Il cantiere di Palazzo Butera viene inaugurato pochi giorni dopo l’acquisto: è il 26 dicembre del 2015. I lavori vanno avanti per cinque anni, al netto della sospensione di 8 mesi per Manifesta, che usufruisce di un edificio work in progress. Ora è tutto pronto: i saloni lucidati, i soffitti con gli affreschi brillanti, le opere della collezione allestite. Gli arredi di August Northon Pugin, architetto e designer che progettò anche il Big Ben di Westminster. Ma anche il tavolo e due sedie del parlamento inglese, che facevano parte della collezione londinese dei Valsecchi. Un continuo trait d’union fra presente e passato, tra un Paese e l’altro. Puglisi si aggira fra le (poche) impalcature per gli ultimi ritocchi (“In un palazzo così grande non mancano mai i piccoli interventi di manutenzione”). Assieme a lui il capo cantiere, uno dei più maturi del gruppo, Tanino Alaimo. “La nostra fortuna è data delle 3G – lo precede Puglisi – cioè Gangi, i giovani e Gaetano, il nostro capo cantiere. Lo abbiamo costretto a studiare a diventare geometra. Glielo passo”.

Tanino Alaimo

Dieci anni fa, dopo aver frequentato una scuola privata, Alaimo (oggi 62enne) ha preso il diploma. “Abbiamo a che fare con un cantiere che non si vede tutti i giorni. Un treno che passa una sola volta nella vita. E io ringrazio l’impresa per avermi affidato la direzione dei lavori – spiega il buon Tanino – Abbiamo lavorato con impegno e, nonostante le difficoltà, siamo riusciti a rispettare le scadenze. Questo per noi è motivo di grande orgoglio. Stiamo parlando di un palazzo a tre piani, dove è possibile ricavarne 6 o 7. Sono molto alti… La superficie dedicata al museo è l’80% del totale. Negli altri spazi sono state ricavate delle stanze per gli inservienti e per gli studiosi che, una volta inaugurato, vorranno trasferirsi nella residenza per due o tre mesi e dedicarsi allo studio. Valsecchi glielo permetterà: lui stravede per i giovani e gli studiosi”.

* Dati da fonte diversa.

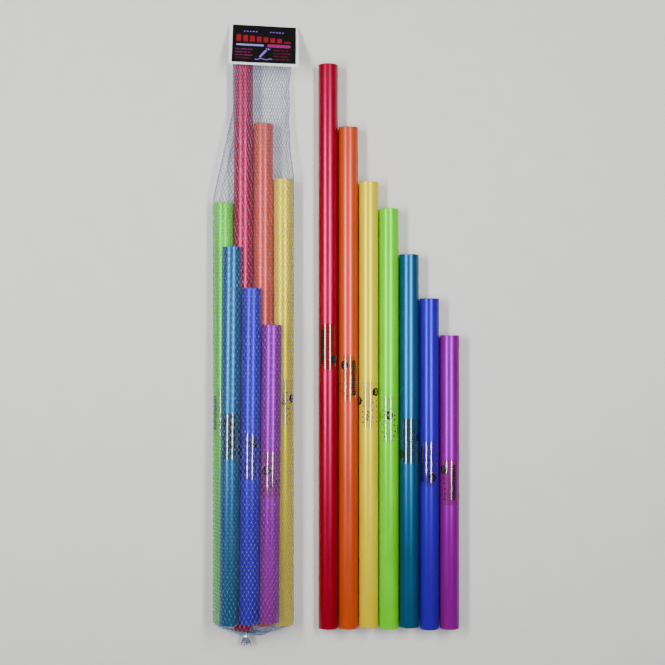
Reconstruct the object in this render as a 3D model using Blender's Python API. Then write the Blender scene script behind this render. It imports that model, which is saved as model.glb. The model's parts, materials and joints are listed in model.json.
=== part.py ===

Emmecci e Gangi Impianti hanno eseguito sull’edificio un restauro conservativo. Puglisi lo spiega con un altro aneddoto: “Valsecchi mi disse che il segno dei tempi va sempre mostrato. Il palazzo così è e così deve restare’. E questo atteggiamento ci è valso prima l’apprezzamento del progetto e poi la positiva collaborazione con la Sovrintendenza che è stata fondamentale per la riuscita dei restauri: e gli oltre 30 verbali di sopralluogo prodotti, sono lì a dimostrare il livello di attenzione che ci è stato riservato. La presenza costante dell’architetto Cappelletti, che da sempre si occupa di museografia, ha poi contribuito a rendere fluido l’andamento dei lavori, consentendoci di superare velocemente gli imprevisti che inevitabilmente si presentano in questo tipo di cantiere”. “Nel periodo di massima espansione – ricorda Puglisi – abbiamo raggiunto le 140 unità lavorative, di cui il 90% gangitane. Questa è una cosa a cui tengo molto. La nostra imprese è un’impresa asseverata. In Italia ce ne saranno una sessantina”. Asseverata vuol dire che risponde a degli standard certificati dai Cpt, i Comitati paritetici territoriali dell’Ance (associazione nazionale costruttori edili).

I giovani sono l’altro punto di forza: “Oggi si fa fatica a reperirne. I ragazzi preferiscono studiare, laurearsi e provare altre professioni. A noi piacerebbe farli crescere, offrire loro un’opportunità”. L’impegno in questo senso procede, è costante: “Abbiamo chiesto al professor Valsecchi di affidarci uno spazio su due livelli, al civico 20 di via Butera, l’entrata a fianco del palazzo. In questo spazio, sempre su progetto dell’arch. Cappelletti, abbiamo realizzato un bistrò di prodotti tipici madoniti, dove lavorano due ragazzi di Gangi rientrati da Milano. Queste sono soddisfazioni…”, chiosa Puglisi. E’ talmente fiero di questa sua realtà imprenditoriale, che non sta più nella pelle. Ci elenca i prossimi lavori (l’allestimento di altre strutture, cui il prestigioso Palazzo Petrulla, anch’esso affacciato sul Foro Italico di Palermo) e quelli passati; ci spiega di voler puntare sulla formazione. Trasmette l’emozione che è pari alla passione; lo stupore di fronte alle cose belle non se n’è mai andato.